Fluffy McWhiskers is one cute cat… perhaps a bit TOO cute. You see, whenever someone lays eyes on her undeniable adorableness, they literally explode from cuteness overload. Fluffy tries to combat this by wearing an ugly sweater, giving herself a bad haircut, even wearing a bag on her head, but alas, all these preventative measures backfire – she’s even cuter than before. Making a few failed attempts to isolate herself, she finally finds peace on a deserted island; unfortunately, she finds that deserted islands are pretty lonely. That is, until the day she hears barking coming from the beach! Can she save her latest victim from cuteness explosion? Or perhaps… she won’t have to.

Hilariously weird. Flat out, this is a bizarre one with an oddly dark premise that somehow… works. Whether it’s Martin’s irreverent and deadpan text or Tavis’s hilarious artistic interpretation of the cuteness overloads – illustrated as smoky/inky clouds of rainbow dust – and visual gags, this very strange tale has a lightness of tone that overtakes any heavier implications of a cat so cute she causes literal death. The comedy works so well, from the dry jokes paired with outrageous artwork to scenes that come out of nowhere yet further the ludicrous plot in humorously expected ways (“The handwriting is so cute!” a fishing bear proclaims, reading a message in a bottle written by Fluffy, before bursting into the now-familiar visual of death-by-cuteness). The length is fine for storytime, but the tone may work better for slightly older elementary readers who will get the dry humor; that being said, JJ thought it was a riot. A wonderfully weird read, and it’s Baby Bookworm approved!

(Note: A copy of this book was provided to The Baby Bookworm by the publisher in exchange for an honest review.)

Charlotte And The Rock (Stephen W. Martin)

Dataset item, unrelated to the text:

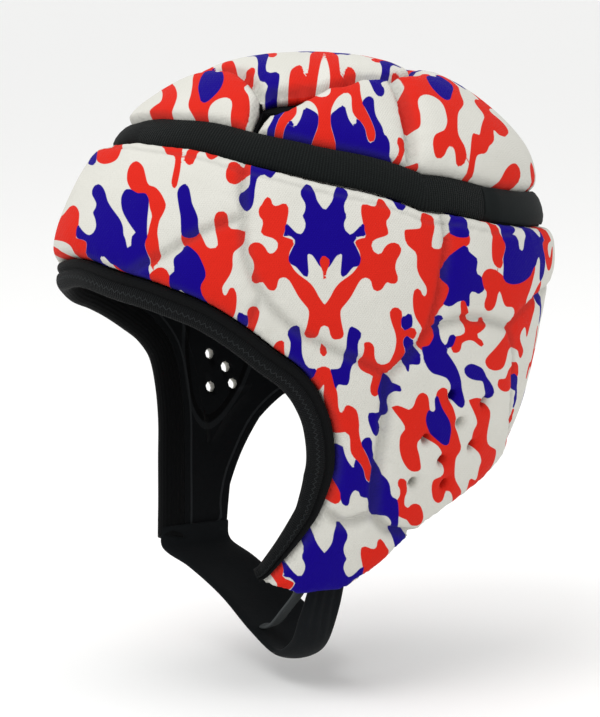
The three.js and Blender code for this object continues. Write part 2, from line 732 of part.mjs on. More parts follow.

Hello, friends! Today’s book is Charlotte And The Rock, written by Stephen W. Martin and illustrated by Samantha Cotterill, a sweet and unexpected story of a girl and her pet rock.

Charlotte longs for a pet of her own; any kind will do. A dog or a cat would be nice, or even a bird, she doesn’t care, as long as she can love and take care of it. Still, when her parents give her a pet ROCK for her sixth birthday, she can’t help but be a bit surprised. Still, the pet rock has its positives (it’s hypoallergenic, for instance), and Charlotte grows to love her new best friend, caring for and playing with her pet rock, Dennis, as she would any beloved pet. She only wishes that Dennis could love her back. And one night, when Dennis begins to shake and move, Charlotte might just get her wish in a most surprising way…

This one was simply delightful. The story was clever and sweet, and has several lovely messages for little readers, like being appreciative of what you are given, and being a caring and responsible pet owner and friend (even to a rock). The plot twist at the end is terrific as well. The illustrations are fantastic, using a minimal style reminiscent of older children’s books (the original Clifford The Big Red Dog comes to mind) to perfection. I especially liked that Charlotte was not an overly “beautified” little girl: round-cheeked, freckled and bespectacled, she has a unique look from many picture book protagonists that makes her a bit more relatable. The length was great, JJ loved it, and this one was just a joy to read. Baby Bookworm approved!